• PROBLEM
Restate word for word the lines of the data below, from the first through the one that has "from FreeCAD import".

• SOURCE MATERIAL
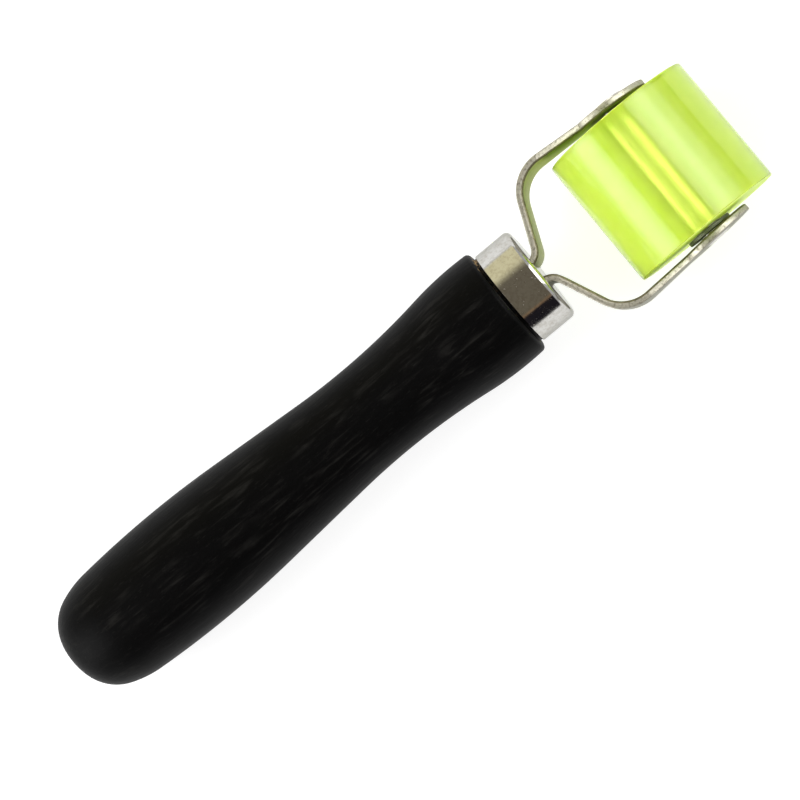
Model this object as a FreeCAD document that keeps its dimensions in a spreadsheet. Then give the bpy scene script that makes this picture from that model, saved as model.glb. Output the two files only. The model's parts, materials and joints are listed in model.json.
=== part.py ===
import FreeCAD, Part

import math
import os

import Sketcher
from FreeCAD import Placement, Rotation, Vector

# A seam roller for roofing membrane: a turned hardwood handle, a drawn steel ferrule, two bent
# strip-steel fork arms and a polyurethane roller that turns freely on a headed rivet.
#
# Sub-parts are drawn in the tool's own frame: the origin is the centre of the handle's front
# shoulder, X runs forward along the handle to the roller, Y runs along the roller's axle and
# Z is up. rest_placement then lays the whole tool down, so that the roller and the handle's
# belly both touch the ground plane. Millimetres and degrees.

DIMENSIONS = {
    # handle, stations counted along X from the front shoulder
    "handle_length": 127.0,
    "butt_curve": 18.1,
    "corner_curve": 10.7,
    "cheek_curve": 25.0,
    "cheek_station": -112.7,
    "belly_station": -93.3,
    "belly_radius": 14.48,
    "belly_curve": 248.0,
    "waist_station": -38.4,
    "waist_radius": 11.54,
    "waist_curve": 170.0,
    "flare_station": -5.1,
    "flare_radius": 13.78,
    "shoulder_round": 1.1,
    "shoulder_face": 0.22,
    "neck_radius": 11.55,
    "neck_length": 0.9,
    "tenon_bevel": 0.8,
    "tenon_gap": 0.3,
    # ferrule
    "ferrule_radius": 12.0,
    "ferrule_wall": 0.8,
    "ferrule_front": 10.2,
    "ferrule_round": 1.4,
    "slot_clearance": 0.15,
    # fork arms, bent from strip
    "strip_width": 19.05,
    "strip_thickness": 1.6,
    "strip_gap": 3.1,
    "tang_depth": 24.0,
    "tang_width": 13.0,
    "tang_shoulder": 8.6,
    "tang_bevel": 3.25,
    "small_bend": 3.5,
    "large_bend": 9.0,
    "slant_angle": 66.7,
    "slant_station": 11.72,
    "toe_angle": 3.1,
    "fork_inside": 34.9,
    "taper_station": 25.4,
    "throat_width": 12.0,
    "ear_radius": 9.65,
    "seat_radius": 4.6,
    "seat_depth": 0.04,
    "strip_overrun": 2.0,
    "trim_margin": 6.0,
    # pin through the tenon and the tangs
    "pin_radius": 1.5,
    "pin_station": 4.2,
    "pin_length": 21.6,
    # axle rivet
    "axle_station": 44.4,
    "axle_radius": 2.38,
    "head_radius": 4.35,
    "head_height": 1.0,
    "peen_radius": 4.0,
    "peen_height": 0.65,
    # roller
    "roller_radius": 18.25,
    "roller_width": 31.75,
    "roller_edge": 0.3,
    "sleeve_radius": 3.175,
    "sleeve_length": 32.05,
    "bore_clearance": 0.05,
    # washers
    "washer_radius": 5.5,
    "washer_thickness": 0.9,
    "washer_play": 0.12,
}


class Size:
    """A dimension: its value, and the expression on the sheet that gives it."""

    def __init__(self, value, text):
        self.value = float(value)
        self.text = text

    def __add__(self, other):
        other = as_size(other)
        return Size(self.value + other.value, f"({self.text} + {other.text})")

    def __sub__(self, other):
        other = as_size(other)
        return Size(self.value - other.value, f"({self.text} - {other.text})")

    def __mul__(self, other):
        other = as_size(other)
        return Size(self.value * other.value, f"({self.text} * {other.text})")

    def __truediv__(self, other):
        other = as_size(other)
        return Size(self.value / other.value, f"({self.text} / {other.text})")

    def __neg__(self):
        return Size(-self.value, f"(0 - {self.text})")


def as_size(number):
    """A plain number as a Size."""
    return number if isinstance(number, Size) else Size(number, f"{number}")


def tangent(angle):
    """The tangent of an angle in degrees."""
    return Size(math.tan(math.radians(angle.value)), f"tan({angle.text} * 1 deg)")


def cosine(angle):
    """The cosine of an angle in degrees."""
    return Size(math.cos(math.radians(angle.value)), f"cos({angle.text} * 1 deg)")


def sine(angle):
    """The sine of an angle in degrees."""
    return Size(math.sin(math.radians(angle.value)), f"sin({angle.text} * 1 deg)")


def leg(hypotenuse, other):
    """The second leg of a right triangle."""
    square = hypotenuse * hypotenuse - other * other
    return Size(math.sqrt(square.value), f"sqrt({square.text})")


class Sizes:
    """The driving dimensions on a sheet, each read as an attribute."""

    def __init__(self, doc, values):
        sheet = doc.addObject("Spreadsheet::Sheet", "sizes")
        for row, (alias, value) in enumerate(values.items(), start=1):
            sheet.set(f"A{row}", alias)
            sheet.set(f"B{row}", str(value))
            sheet.setAlias(f"B{row}", alias)
            setattr(self, alias, Size(value, f"sizes.{alias}"))
        doc.recompute()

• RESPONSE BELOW
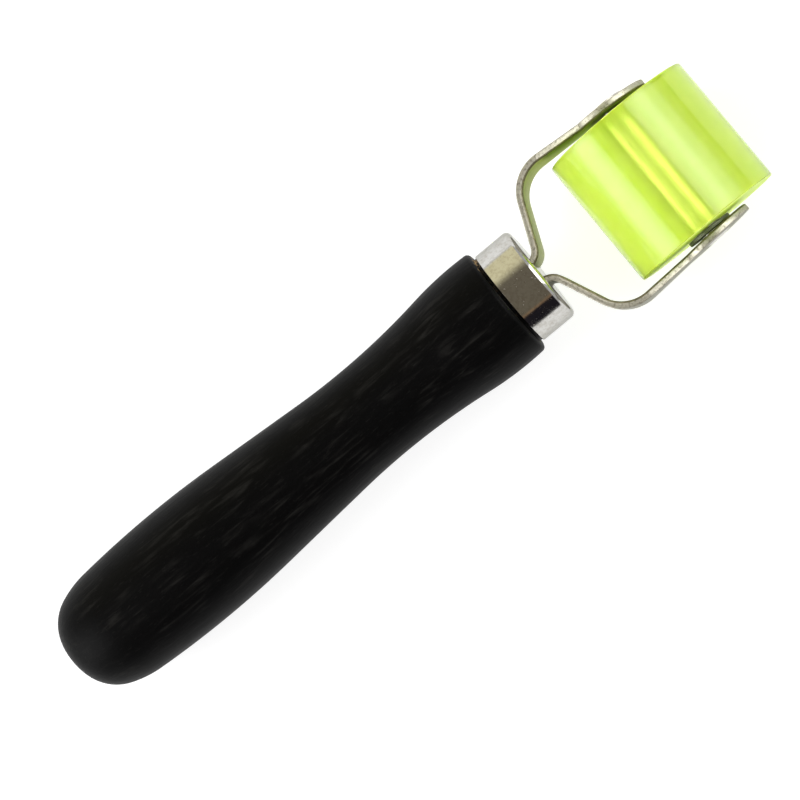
Model this object as a FreeCAD document that keeps its dimensions in a spreadsheet. Then give the bpy scene script that makes this picture from that model, saved as model.glb. Output the two files only. The model's parts, materials and joints are listed in model.json.
=== part.py ===
import FreeCAD, Part

import math
import os

import Sketcher
from FreeCAD import Placement, Rotation, Vector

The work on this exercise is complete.